Attack on Salman Rushdie ‘unjustifiable’, says Imran

Ex-PM says anger regarding Rushdie understandable, terms attack 'terrible, sad'

News Desk August 19, 2022
Former prime minister Imran Khan. SCREENGRAB

Former prime minister Imran Khan has condemned the knife attack on Salman Rushdie, an India-born author and winner of the Booker Prize, saying the anger of Muslims against the author was understandable but it still didn't justify the attack, reported Guardian on Friday.

"I think it is terrible, sad," Imran told the newspaper in a comment on the violent attack that put Rushdie on a ventilator.

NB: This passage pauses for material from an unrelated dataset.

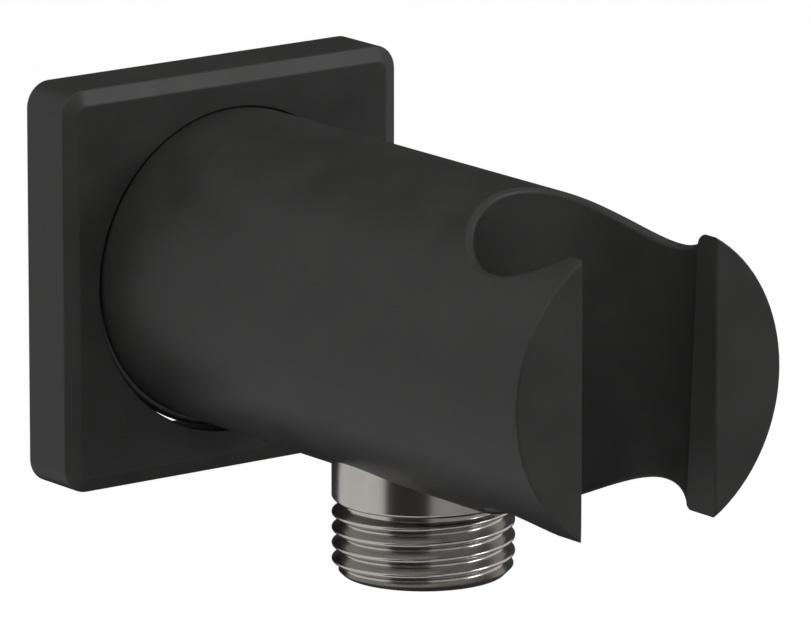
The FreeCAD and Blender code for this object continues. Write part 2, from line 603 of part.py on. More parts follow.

"Rushdie understood, because he came from a Muslim family. He knows the love, respect, reverence of a prophet that lives in our hearts. He knew that. So the anger I understood, but you can't justify what happened," the Pakistan Tehreek-e-Insaf (PTI) chairman was quoted by the newspaper as saying.

Rushdie, who was born in India to a Muslim Kashmiri family, has lived with a bounty on his head, and spent nine years in hiding under British police protection.

The author sustained severe injuries in the attack, including nerve damage in his arm, wounds to his liver, and the likely loss of an eye, his agent said. But his condition has been improving since the weekend, and he had been taken off the ventilator.

'Political victimization'

Imran also spoke about the political victimization of the PTI, highlighting, in particular, the alleged torture of his fellow party leader Shahbaz Gill – who was arrested on charges of sedition earlier this month and according to Imran, beaten and “psychologically broken”.

Read Salman Rushdie attack suspect pleads not guilty to attempted murder, assault

“Gill was targeted because he had said army officers should not obey unlawful commands,” the British newspaper reported.

“They are forcing him to say that I was the one who told him to say that,” the former prime minister said.

“What they’re doing to Gill is sending a message to everyone,” he said. “And they have scared our workers. Social media activists have been picked up and we have a very vibrant social media. They’re trying to sort of intimidate the people.”

“In my time, we never tried to oppress the media. The only problem was that sometimes the … security agencies – three or four times we found out that picked someone up and immediately when we found out we would immediately have them released,” Guardian reported.

Speaking about the situation in Afghanistan, ruled by the Afghan Taliban that came to power in August last year, the PTI chief said that, “Eventually Afghan women, the Afghan people, will assert their rights. They are strong people.”

“But if you push the Taliban from the outside, knowing their mindset, they will just put up defences. They just hate outside interference,” he added.